--- Work required ---
Below this line is the material. Write out only its lines from the one containing "Write the build123d" through the one containing "from math import cos, pi, radians, sin", both kept, exactly.

--- Data provided ---

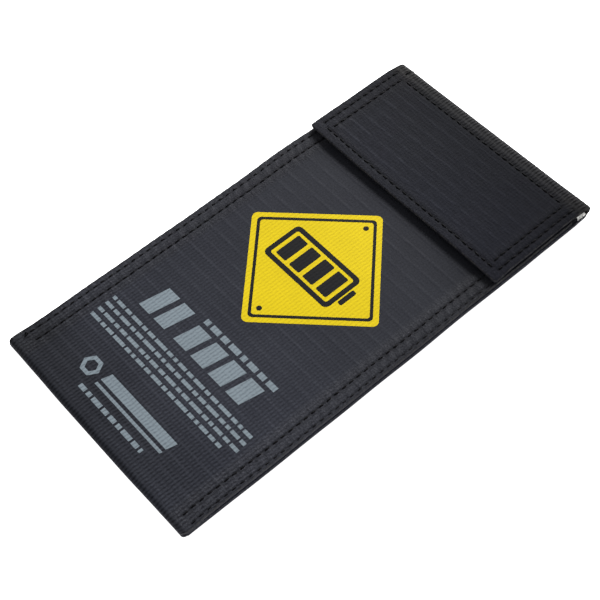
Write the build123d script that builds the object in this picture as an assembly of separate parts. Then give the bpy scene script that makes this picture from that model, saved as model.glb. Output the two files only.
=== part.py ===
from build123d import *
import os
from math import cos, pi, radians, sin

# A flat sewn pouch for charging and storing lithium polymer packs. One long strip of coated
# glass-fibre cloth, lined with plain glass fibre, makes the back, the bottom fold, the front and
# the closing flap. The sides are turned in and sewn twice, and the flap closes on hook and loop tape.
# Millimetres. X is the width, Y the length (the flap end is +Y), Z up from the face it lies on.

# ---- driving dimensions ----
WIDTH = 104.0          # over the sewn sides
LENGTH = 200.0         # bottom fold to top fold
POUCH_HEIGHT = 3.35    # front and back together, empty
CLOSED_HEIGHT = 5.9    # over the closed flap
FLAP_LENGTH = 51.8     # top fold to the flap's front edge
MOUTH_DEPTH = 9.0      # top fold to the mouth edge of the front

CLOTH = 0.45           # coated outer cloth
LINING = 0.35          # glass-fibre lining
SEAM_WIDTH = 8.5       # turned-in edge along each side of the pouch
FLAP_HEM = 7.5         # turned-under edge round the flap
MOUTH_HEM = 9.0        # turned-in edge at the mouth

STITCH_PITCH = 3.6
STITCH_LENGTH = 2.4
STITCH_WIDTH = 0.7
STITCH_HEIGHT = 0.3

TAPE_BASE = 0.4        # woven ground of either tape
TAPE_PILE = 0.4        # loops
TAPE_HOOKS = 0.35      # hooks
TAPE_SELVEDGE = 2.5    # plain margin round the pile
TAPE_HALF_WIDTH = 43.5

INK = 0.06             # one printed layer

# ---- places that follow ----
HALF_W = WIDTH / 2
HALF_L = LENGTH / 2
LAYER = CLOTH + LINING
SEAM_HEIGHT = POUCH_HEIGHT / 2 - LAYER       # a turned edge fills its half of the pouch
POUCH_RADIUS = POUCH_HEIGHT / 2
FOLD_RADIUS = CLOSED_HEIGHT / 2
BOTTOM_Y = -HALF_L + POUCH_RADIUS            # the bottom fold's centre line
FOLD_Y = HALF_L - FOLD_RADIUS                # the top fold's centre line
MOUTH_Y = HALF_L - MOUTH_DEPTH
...
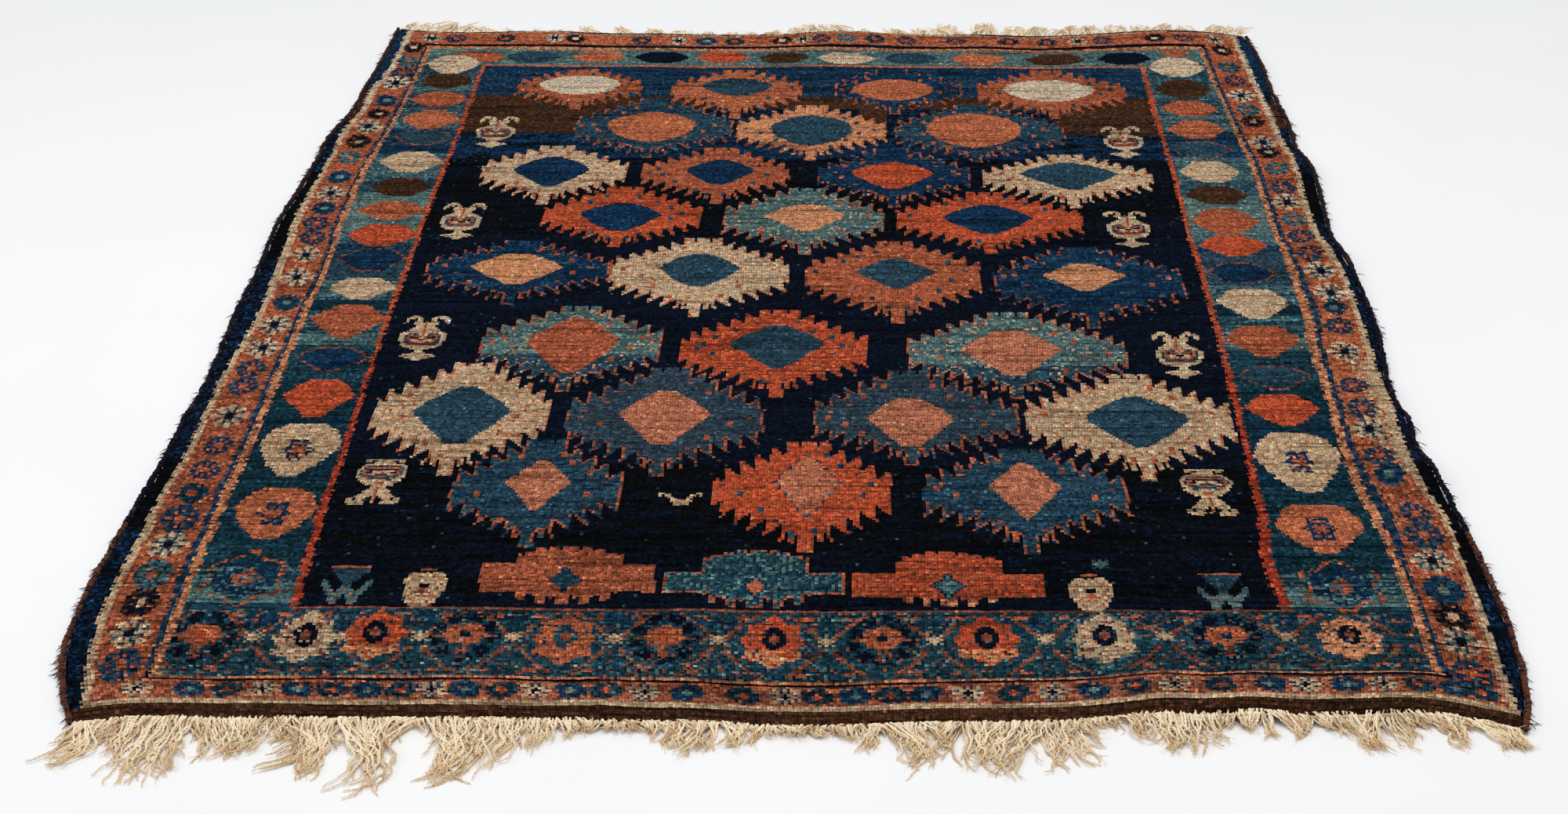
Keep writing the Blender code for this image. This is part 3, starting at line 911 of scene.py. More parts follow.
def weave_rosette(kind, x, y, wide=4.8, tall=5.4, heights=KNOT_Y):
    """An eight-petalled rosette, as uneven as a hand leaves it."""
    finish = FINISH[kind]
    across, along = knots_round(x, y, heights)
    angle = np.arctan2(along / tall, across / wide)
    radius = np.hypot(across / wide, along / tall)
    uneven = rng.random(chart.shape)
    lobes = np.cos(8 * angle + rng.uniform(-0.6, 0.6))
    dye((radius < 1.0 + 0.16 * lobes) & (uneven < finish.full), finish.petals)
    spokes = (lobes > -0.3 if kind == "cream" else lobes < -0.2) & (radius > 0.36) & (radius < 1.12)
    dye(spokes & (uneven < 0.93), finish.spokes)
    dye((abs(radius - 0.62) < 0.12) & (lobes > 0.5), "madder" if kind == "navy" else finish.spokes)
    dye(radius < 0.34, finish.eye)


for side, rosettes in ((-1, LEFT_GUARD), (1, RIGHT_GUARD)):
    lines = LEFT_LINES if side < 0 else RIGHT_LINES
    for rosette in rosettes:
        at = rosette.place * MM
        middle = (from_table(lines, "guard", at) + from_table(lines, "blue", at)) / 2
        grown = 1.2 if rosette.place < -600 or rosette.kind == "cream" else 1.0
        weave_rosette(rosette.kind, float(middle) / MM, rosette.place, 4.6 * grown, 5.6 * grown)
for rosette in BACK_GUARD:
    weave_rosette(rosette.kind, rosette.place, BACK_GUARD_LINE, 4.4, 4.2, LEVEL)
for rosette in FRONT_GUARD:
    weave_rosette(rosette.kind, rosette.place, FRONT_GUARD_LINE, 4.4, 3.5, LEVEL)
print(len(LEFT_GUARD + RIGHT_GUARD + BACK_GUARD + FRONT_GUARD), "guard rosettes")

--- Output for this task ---
Write the build123d script that builds the object in this picture as an assembly of separate parts. Then give the bpy scene script that makes this picture from that model, saved as model.glb. Output the two files only.
=== part.py ===
from build123d import *
import os
from math import cos, pi, radians, sin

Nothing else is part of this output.